If anything, the case might be made that signing the Form 4473 after answering questions about whether one is prohibited or not would meet that criterion, but the FOID is a different matter entirely. It’s far more invasive, for one thing, and it’s redundant with regard to screening purposes. It’s little more than a poll tax that allows the state to collect revenue under the guise of keeping guns out of the hands of criminals.

But the one judge who disagreed had a lot more to say on the subject.

In a lengthy dissent, Judge Craig DeArmond meticulously analyzed the majority’s case, highlighting its insufficient consideration of the Bruen standards.

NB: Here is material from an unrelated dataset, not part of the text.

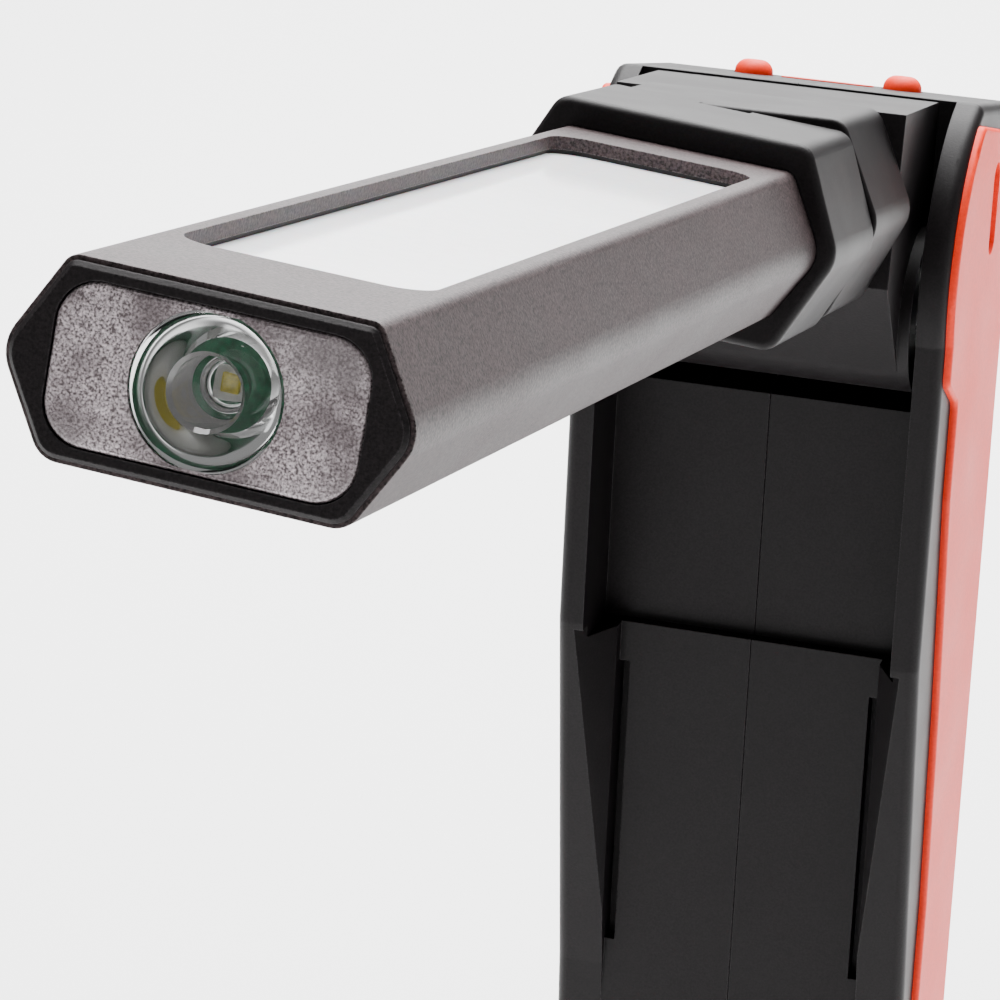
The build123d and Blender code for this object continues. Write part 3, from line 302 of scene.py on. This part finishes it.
lens_back, lens_front = along_head("lens_block")
lens_width, lens_height, lens_corner = 0.0291, 0.0148, 0.0040
spot_radius = 0.0071
hole_radius = spot_radius + 0.00006
corner_steps = 8
lens_rim_round = 0.0005
hole_segments = 72
on_face = 1e-6
off_face = 1e-5
wings = bmesh.new()
outline = []
for side_x, side_y, start in ((1, 1, 0), (-1, 1, 90), (-1, -1, 180), (1, -1, 270)):
    for step in range(corner_steps + 1):
        angle = radians(start + 90 * step / corner_steps)
        outline.append(wings.verts.new((
            side_x * (lens_width / 2 - lens_corner) + lens_corner * cos(angle),
            side_y * (lens_height / 2 - lens_corner) + lens_corner * sin(angle), lens_front,
        )))
outer = [wings.edges.new((a, b)) for a, b in zip(outline, outline[1:] + outline[:1])]
hole = bmesh.ops.create_circle(wings, radius=hole_radius, segments=hole_segments)["verts"]
bmesh.ops.translate(wings, verts=hole, vec=(0, 0, lens_front))
inner = list({edge for vert in hole for edge in vert.link_edges})
bmesh.ops.bridge_loops(wings, edges=outer + inner)
front_faces = list(wings.faces)
swept = bmesh.ops.extrude_face_region(wings, geom=front_faces, use_keep_orig=True)
back_verts = [item for item in swept["geom"] if isinstance(item, bmesh.types.BMVert)]
bmesh.ops.translate(wings, verts=back_verts, vec=(0, 0, lens_back - lens_front))
rim = [
    edge for edge in wings.edges
    if all(v in outline and abs(v.co.z - lens_front) < on_face for v in edge.verts)
    and any(abs(face.calc_center_median().z - lens_front) > off_face for face in edge.link_faces)
]
bmesh.ops.bevel(
    wings, geom=rim, offset=lens_rim_round, segments=3, profile=0.5, affect="EDGES", material=-1,
)
finished(wings, "lens_wings", stippled, "head", ("lens_block",), head_place)

# ---------------------------------------------------------------- spot lens, cup and LED
# A clear collimator with a deep well in front and a hollow for the LED behind. It sits in
# a thin white cup over a white LED chip with a yellow middle, on a small green board.
clear, clear_tree, clear_shader, clear_place = new_material("clear_acrylic")
clear_shader.inputs["Base Color"].default_value = (0.98, 0.985, 0.98, 1)
clear_shader.inputs["Transmission Weight"].default_value = 1.0
clear_shader.inputs["IOR"].default_value = 1.49
ripple = clear_tree.nodes.new("ShaderNodeTexNoise")
ripple.inputs["Scale"].default_value = 1 / 0.004
clear_tree.links.new(clear_place, ripple.inputs["Vector"])
haze = clear_tree.nodes.new("ShaderNodeMapRange")
haze.inputs["To Min"].default_value = 0.0
haze.inputs["To Max"].default_value = 0.07
clear_tree.links.new(ripple.outputs["Fac"], haze.inputs["Value"])
clear_tree.links.new(haze.outputs["Result"], clear_shader.inputs["Roughness"])


def turned(profile, name, material, body, replaced=(), steps=96):
    """A turned piece on the head's axis: `profile` is (radius, reach) from end to end."""
    bm = bmesh.new()
    points = [bm.verts.new((radius, 0, reach)) for radius, reach in profile]
    edges = [bm.edges.new(pair) for pair in zip(points, points[1:])]
    bmesh.ops.spin(
        bm, geom=points + edges, cent=(0, 0, 0), axis=(0, 0, 1), angle=2 * pi, steps=steps,
        use_merge=True,
    )
    return finished(bm, name, material, body, replaced, head_place)


lens_deep = lens_front - lens_back
neck_radius, flank_bulge = 0.0042, 0.00075
flank_steps = 14
flank_share = 0.88         # of the lens's depth, up to its straight front band
flank = []
for step in range(flank_steps + 1):
    share = step / flank_steps
    flank.append((
        neck_radius + (spot_radius - neck_radius) * share + flank_bulge * sin(pi * share),
        lens_back + flank_share * lens_deep * share,
    ))
well_radius, well_floor, well_round, well_dome = 0.0032, lens_front - 0.0044, 0.0004, 0.0005
hollow_radius, hollow_top = 0.0024, lens_back + 0.0026
rim_round = 0.0002
collimator = [
    (0, hollow_top),
    (hollow_radius * 0.5, hollow_top - 0.0001),
    (hollow_radius * 0.85, hollow_top - 0.0004),
    (hollow_radius, hollow_top - 0.0010), (hollow_radius, lens_back), *flank,
    (spot_radius, lens_front - rim_round), (spot_radius - rim_round, lens_front),
    (well_radius + well_round, lens_front), (well_radius, lens_front - well_round),
    (well_radius - 0.0001, well_floor + well_round), (well_radius - well_round, well_floor),
    (well_radius * 0.4, well_floor + 0.8 * well_dome), (0, well_floor + well_dome),
]
turned(collimator, "spot_collimator", clear, "head", ("spot_lens",))

cup_white = grained("white_cup", (0.72, 0.70, 0.70), 0.05, 0.0006, 0.00001, 0.3)
cup_gap, cup_wall = 0.00010, 0.00012
cup_inside = [(radius + cup_gap, reach) for radius, reach in flank[1:-3]]
cup_outside = [(radius + cup_wall, reach) for radius, reach in reversed(cup_inside)]
turned(cup_inside + cup_outside + cup_inside[:1], "spot_cup", cup_white, "head")

chip_white = grained("white_chip", (0.78, 0.78, 0.74), 0.04, 0.0008, 0.00001, 0.4)
phosphor = grained("yellow_phosphor", (0.85, 0.70, 0.05), 0.12, 0.0003, 0.00002, 0.45)
chip_back, chip_front = along_head("spot_led")
chip_size, chip_height, chip_round = 0.0034, 0.0009, 0.0002
phosphor_size, phosphor_round, phosphor_inset = 0.0017, 0.00015, 0.0002
phosphor_start = 0.9       # of the chip's height


def chip(name, width, low, high, edge, material, replaced=()):
    """A square block on the head's axis with rounded front edges."""
    bm = bmesh.new()
    bmesh.ops.create_cube(bm, size=1)
    bmesh.ops.scale(bm, vec=(width, width, high - low), verts=bm.verts)
    bmesh.ops.translate(bm, vec=(0, 0, (low + high) / 2), verts=bm.verts)
    upper = [
        e for e in bm.edges
        if all(v.co.z > low + on_face for v in e.verts) or e.verts[0].co.z != e.verts[1].co.z
    ]
    bmesh.ops.bevel(
        bm, geom=upper, offset=edge, segments=3, profile=0.5, affect="EDGES", material=-1,
    )
    return finished(bm, name, material, "head", replaced, head_place)


chip_top = chip_back + chip_height
phosphor_back = chip_back + chip_height * phosphor_start
phosphor_front = chip_front - phosphor_inset
chip("led_chip", chip_size, chip_back, chip_top, chip_round, chip_white, ("spot_led",))
chip("led_phosphor", phosphor_size, phosphor_back, phosphor_front, phosphor_round, phosphor)

# ---------------------------------------------------------------- boards and the LED strip
# The boards are glass fibre under a glossy green solder mask. The window's LEDs lie in one
# long strip under a yellow phosphor gel.
mask_green = grained("green_solder_mask", (0.015, 0.16, 0.07), 0.3, 0.0008, 0.00002, 0.3)
dress(mask_green, "spot_board", "main_board", "switch_board")
dress(phosphor, "cob_strip")

# ---------------------------------------------------------------- window and its diffuser
# A glossy opal panel lies under the window on a thin black rubber gasket, over the
# aluminium board of the LED strip and its carrier. The socket's flap is the same rubber.
opal = grained("opal_panel", (0.83, 0.82, 0.84), 0.02, 0.002, 0.000002, 0.12, patch=0.03)
opal_shader = opal.node_tree.nodes["Principled BSDF"]
opal_shader.inputs["Subsurface Weight"].default_value = 0.3
opal_shader.inputs["Subsurface Scale"].default_value = 0.002
dress(opal, "diffuser")
soft_black = grained("black_rubber", (0.018, 0.017, 0.017), 0.2, 0.0006, 0.00003, 0.7)
dress(soft_black, "window_gasket", "socket_flap")
bare_aluminium = grained(
    "bare_aluminium", (0.6, 0.6, 0.6), 0.08, 0.0008, 0.00002, 0.35, metallic=1.0,
)
dress(bare_aluminium, "spot_heatsink", "board_carrier", "cob_board")

# ---------------------------------------------------------------- collar, hinge block, shells
# Glass-filled nylon, moulded black in a finely spark-eroded tool: the collar that the head
# is screwed in, the block it swivels on, the two halves of the handle and the base cap.
nylon = grained(
    "spark_eroded_nylon", (0.0046, 0.0034, 0.0039), 0.4, 0.0003, 0.00002, 0.46,
    worn=(0.035, 0.031, 0.033), gloss=0.15,
)
dress(nylon, "head_collar", "hinge_block", "left_shell", "right_shell", "base_cap")

# ---------------------------------------------------------------- grips, buttons and strip
# Soft orange rubber, moulded to a satin finish, set in shallow beds in the shells.
orange = grained("orange_rubber", (0.8, 0.024, 0.0), 0.06, 0.0006, 0.00002, 0.5, gloss=0.22)
dress(orange, "left_grip", "right_grip", "button_left", "button_right", "button_strip")

# ---------------------------------------------------------------- steel pieces
# Turned, bent and pressed parts in bright zinc: the spindle, pins, washers, hook, magnet
# cup and the cell's contacts. The socket's shell and the magnet have the same bright skin.
zinc = grained("bright_zinc", (0.55, 0.55, 0.54), 0.1, 0.001, 0.00001, 0.28, metallic=1.0)
dress(
    zinc, "swivel_spindle", "swivel_washer", "swivel_retainer", "swivel_stop_pin", "hinge_pin",
    "hinge_nut", "hinge_washers", "magnet_cup", "hook", "cell_contacts", "charge_socket",
    "base_magnet",
)

# ---------------------------------------------------------------- screws and switches
# Small steel screws, blackened and a little worn, hold the collar and the shells. The two
# switches under the buttons are the same dull black.
oxide = grained("black_oxide", (0.03, 0.03, 0.03), 0.2, 0.0008, 0.00002, 0.4, metallic=0.6)
dress(oxide, "collar_screws", "shell_screws", "tact_switches")

# ---------------------------------------------------------------- cell and its pads
# The cell wears a shrunk blue plastic sleeve. Two grey foam blocks, cut round to the cell,
# fill the width between it and the shells.
sleeve = grained("cell_sleeve", (0.03, 0.12, 0.3), 0.1, 0.003, 0.00001, 0.3)
dress(sleeve, "battery_cell")
foam = grained("grey_foam", (0.08, 0.08, 0.08), 0.4, 0.0009, 0.0002, 0.9)
dress(foam, "cell_pads")

# ---------------------------------------------------------------- leads
# Leads in red insulation: two run through the hollow spindle to the head's boards, and
# four lie inside the handle.
insulation = grained("red_insulation", (0.4, 0.02, 0.015), 0.1, 0.001, 0.00001, 0.45)
dress(insulation, "head_wires", "handle_wires")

“My colleagues fail to recognize the unique nature of a constitutional challenge under the Second Amendment,” DeArmond wrote. “In doing so, they ignore the historical framework within which the Second Amendment was enacted and the clear direction we have been given by the United States Supreme Court when considering a Second Amendment challenge. The special concurrence denies awareness of ‘any Supreme Court precedent characterizing a challenge under the Second Amendment as unique in nature.’ The inability of the special concurrence to recognize how the landscape surrounding constitutional challenges has dramatically changed post-Bruen, even after reading the four foundational cases I discuss below, is not a limitation on the unique nature of Second Amendment challenges.”

DeArmond also notes that the presumption is supposed to be that everyone has a right to keep and bear arms unless proven otherwise, rather than Illinois’s stance that people have to prove they’re eligible.

A federal court has already ruled that the FOID requirement is unconstitutional, but this is a state court that doesn’t seem to really care all that much, apparently.

The FOID requirement is absolute nonsense, and as we see from Chicago, it’s not remotely useful in preventing bad people from getting guns. All it does is throw up a barrier for those who want one for lawful purposes. While the $10 fee isn’t particularly onerous on its face, we have to remember that it’s just one more cost of buying a gun.

Plus, it has to be maintained the entire time you own a gun. It’s not just a permit-to-purchase, it’s a permit to own, which is even more of an issue from a Second Amendment standpoint.

Honestly, it disgusts me that this happened, but unfortunately, Rahimi opened the door on this, just like I knew it would.